Metro Group has announced that sales climbed by 1.2 per cent to €66.7bn during the full-year of 2012, a result that it said represented 'robust development' in a challenging macroeconomic environment.
However, the German retailer saw net profit slide by 26.7 per cent from €979m to €717m, while earnings before interest and taxation came in at €1.98bn, down from €2.4bn in 2011.
'The continued challenging consumer environment in many European countries resulting from the sovereign debt crisis again impacted business development at Metro Group in 2012', said Olaf Koch, chairman of the management board ofMetro.'Thanks to first successes of our measures to enhance the customer value we nevertheless met our guidance and significantly improved our cash flow and debt position'
In Germany, sales rose by 0.6 per cent to €25.6bn, while International sales grew by 1.6 per cent.

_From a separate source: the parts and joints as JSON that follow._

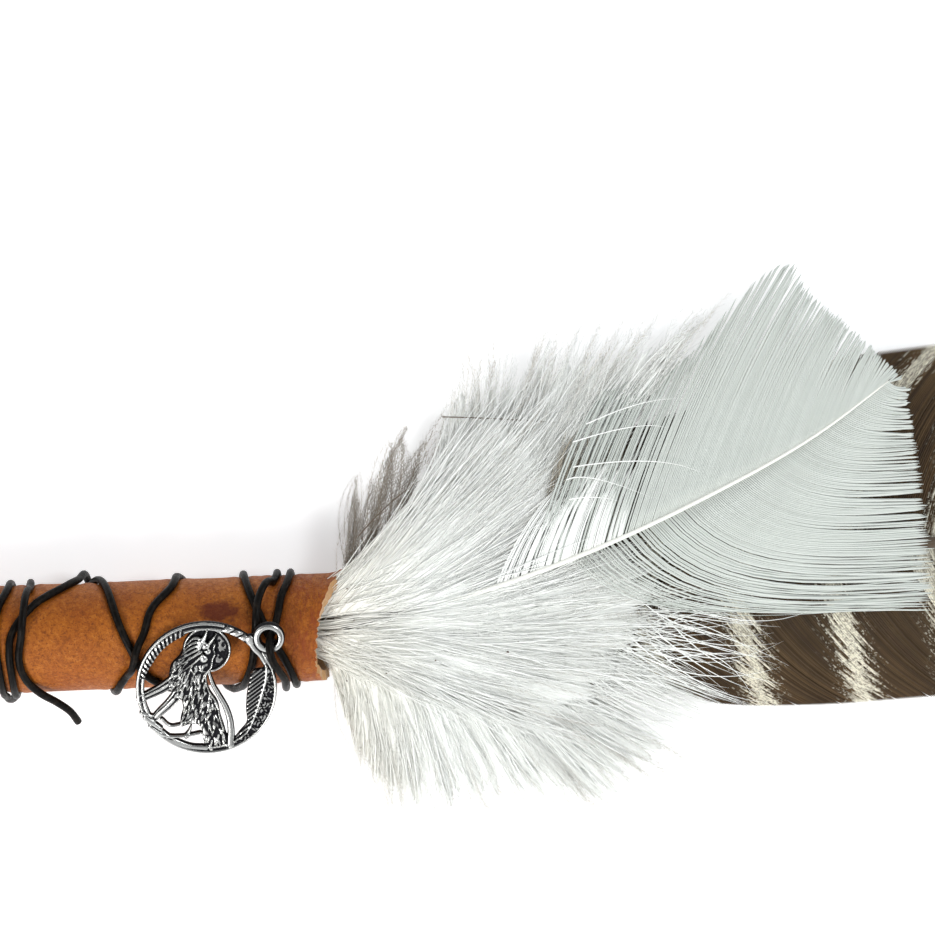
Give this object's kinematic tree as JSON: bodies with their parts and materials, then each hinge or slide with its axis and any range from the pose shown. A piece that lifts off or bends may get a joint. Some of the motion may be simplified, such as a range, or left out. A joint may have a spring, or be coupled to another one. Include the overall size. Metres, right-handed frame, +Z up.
{
  "type": "turkey smudge feather",
  "caption": "Turkey feather and white downy plumes set in a leather-wrapped handle, bound with black cord and a round silver wolf charm, lying flat.",
  "frame": {"origin": "bottom centre of the whole object as it lies on a surface, charm side up", "axes": "+X from the handle's butt to the feather's tip, +Y across it towards the upper edge of the picture, +Z up, towards the camera"},
  "size_m": [0.3088, 0.102, 0.0275],
  "materials": {
    "dowel_wood": "bare sanded wood, seen only at the butt",
    "tan_leather": "matt tan leather with fine grain, mottling, one dark red-brown stain and a pale suede edge",
    "black_cord": "round black leather cord with a soft gloss and fine cracks",
    "antique_silver": "cast antique silver, bright on the high places and blackened in the recesses",
    "barred_brown": "dark brown feather vane with mottled off-white bars and a pale shaft",
    "white_vane": "white feather vane with a soft silky sheen and an ivory shaft",
    "white_down": "loose white down"
  },
  "bodies": {
    "root": {"handle_core": "dowel_wood", "leather_wrap": "tan_leather", "binding_cord": "black_cord", "charm": "antique_silver", "barred_feather": "barred_brown", "white_feather_front": "white_vane", "white_plume_upper": "white_down", "white_plume_lower": "white_down"}
  },
  "joints": []
}
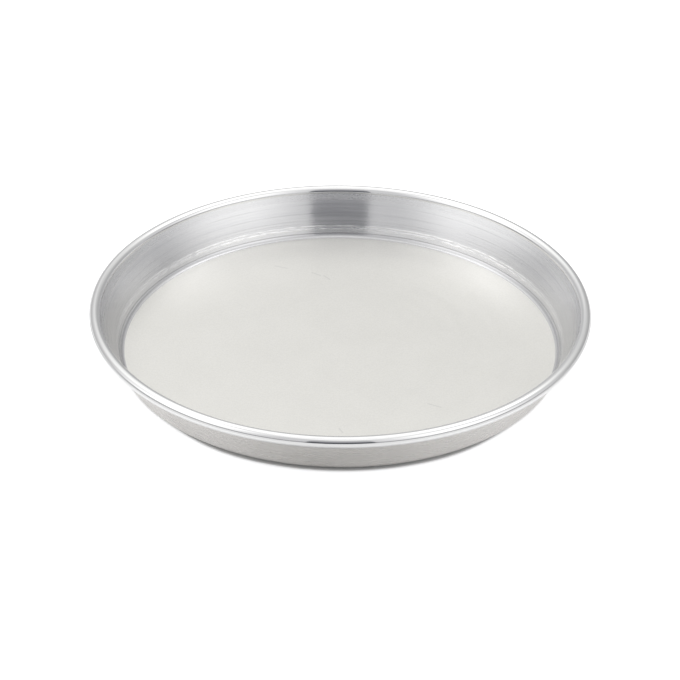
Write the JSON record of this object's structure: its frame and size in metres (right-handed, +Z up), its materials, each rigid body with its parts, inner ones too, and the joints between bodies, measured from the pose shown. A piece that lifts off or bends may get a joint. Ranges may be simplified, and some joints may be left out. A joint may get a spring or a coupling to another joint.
{
  "type": "deep dish pan",
  "caption": "Round tapered baking pan of spun aluminium sheet, with a flat floor, a narrow foot band and a fat rolled rim that holds a steel wire hoop.",
  "frame": {"origin": "middle of the flat underside, on the surface that the pan stands on", "axes": "+Z up, along the pan's own axis, out of its open mouth; +X and +Y in the plane of the floor, with the wire's butt joint at +Y"},
  "size_m": [0.3726, 0.3725, 0.0381],
  "materials": {
    "spun_aluminium": "bare spun aluminium: matt on the floor, burnished with fine turning rings on the wall, bright on the bead",
    "wire_steel": "plain drawn steel wire, hidden in the bead"
  },
  "bodies": {
    "root": {"pan_shell": "spun_aluminium", "rim_wire": "wire_steel"}
  },
  "joints": []
}
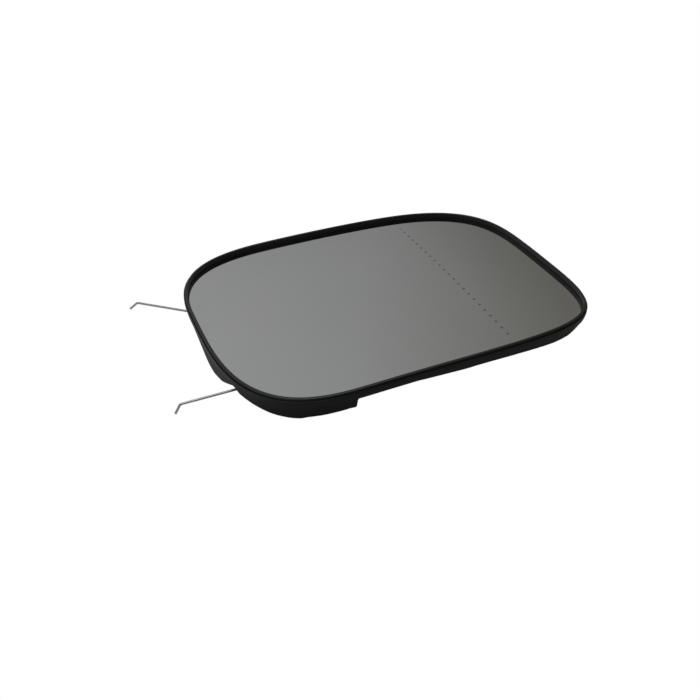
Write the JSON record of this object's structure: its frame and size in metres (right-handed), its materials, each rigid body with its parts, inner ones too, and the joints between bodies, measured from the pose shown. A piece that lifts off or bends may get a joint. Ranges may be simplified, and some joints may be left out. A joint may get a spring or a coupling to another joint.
{
  "type": "car door mirror glass",
  "caption": "Heated convex door mirror glass with a wide-angle outer zone, in a moulded holder with a clip-on socket and a retaining spring wire.",
  "frame": {"origin": "centre of the adjuster socket, in the plane of its mouth", "axes": "+X points to the outboard end of the mirror, +Y to the top edge of the fitted mirror, +Z out of the glass towards the viewer"},
  "size_m": [0.2123, 0.1363, 0.0151],
  "materials": {
    "mirror": "polished mirror coating on convex glass",
    "heater_film": "adhesive heating film",
    "terminal_metal": "tinned brass blades",
    "rivet_brass": "plain brass",
    "holder_plastic": "black moulded plastic with a fine satin grain",
    "spring_steel": "drawn spring steel wire"
  },
  "bodies": {
    "root": {"mirror_glass": "mirror", "heater_pad": "heater_film", "heater_terminal_upper": "terminal_metal", "heater_terminal_lower": "terminal_metal", "terminal_rivets": "rivet_brass", "glass_holder": "holder_plastic", "retaining_spring": "spring_steel"}
  },
  "joints": []
}
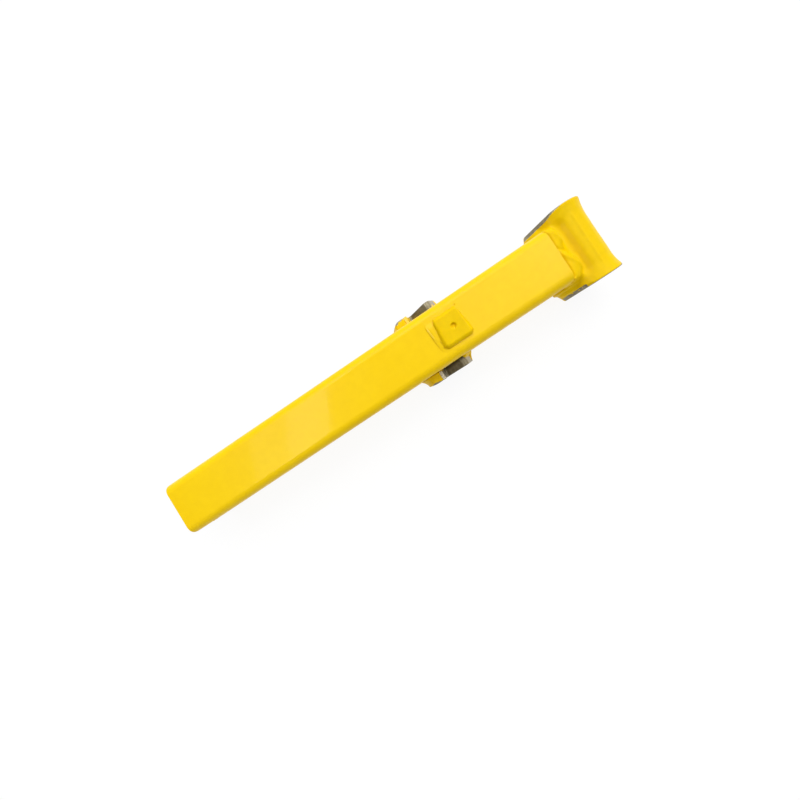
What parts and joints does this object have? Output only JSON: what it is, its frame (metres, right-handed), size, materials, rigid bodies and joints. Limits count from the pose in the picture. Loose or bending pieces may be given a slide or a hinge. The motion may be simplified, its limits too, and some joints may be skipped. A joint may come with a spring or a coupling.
{
  "type": "extending digger arm section",
  "caption": "Painted box-section inner arm with a waisted cross boss at one end, open steel-lined side saddles part-way along and a drilled pad on its front face.",
  "frame": {"origin": "middle of the base of the bounding box, with the arm lying on its back", "axes": "+X along the beam towards the head boss, +Y along the head pin, +Z out of the front face"},
  "size_m": [1.2758, 0.2, 0.17],
  "materials": {
    "paint": "thick glossy yellow enamel",
    "bare_steel": "machined, oiled",
    "bush_steel": "ground",
    "raw_plate": "mill scale",
    "zinc": "zinc plated",
    "rubber": "matt"
  },
  "bodies": {
    "arm": {"front_channel": "paint", "back_channel": "paint", "head_casting": "paint", "saddle_casting_left": "paint", "saddle_casting_right": "paint", "lock_pad": "paint", "stop_strip": "paint", "tail_ring": "raw_plate", "tail_side_diaphragm": "raw_plate", "head_side_diaphragm": "raw_plate", "saddle_cross_tube": "raw_plate", "seam_backing_tail_left": "raw_plate", "seam_backing_tail_right": "raw_plate", "seam_backing_head_left": "raw_plate", "seam_backing_head_right": "raw_plate", "saddle_liner_left": "bare_steel", "saddle_liner_right": "bare_steel", "head_bush_left": "bush_steel", "head_bush_right": "bush_steel", "head_seal_left": "rubber", "head_seal_right": "rubber", "grease_nipple": "zinc"},
    "valve": {"nipple_ball": "bush_steel"}
  },
  "joints": [
    {"name": "nipple_valve", "type": "slide", "parent": "arm", "child": "valve", "axis": [-0.5, 0, 0.866], "range_m": [0, 0.0012], "stiffness_N_per_m": 100, "springref_m": -0.0015}
  ]
}
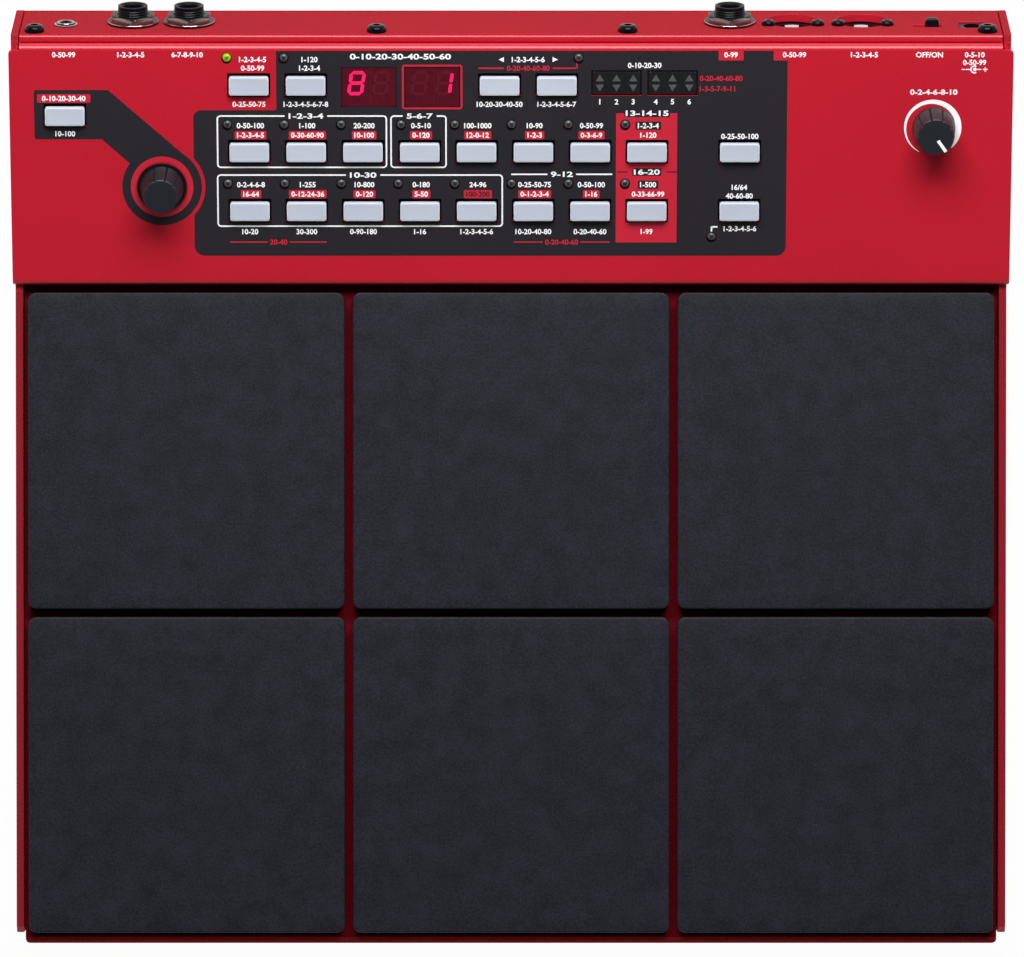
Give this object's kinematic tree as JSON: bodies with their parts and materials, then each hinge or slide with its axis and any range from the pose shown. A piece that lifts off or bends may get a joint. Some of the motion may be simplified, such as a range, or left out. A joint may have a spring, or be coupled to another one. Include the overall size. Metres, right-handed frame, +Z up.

In western Europe,sales dropped by 4.3 per cent to €19.8bn, attributed by the group to the challenging economic situation in southern Europe and the divestment of Makro Cash & Carry in the UK.
By contrast, sales in eastern Europe climbed by 4.8 per cent to €17.8bn, while there was 'very dynamic' growth in the Asia/Africa region of 26.2 per cent to €3.5bn.
For 2013, the retailer said that it expected moderate sales growth, but warned that earnings would be impacted by the uncertain economic situation.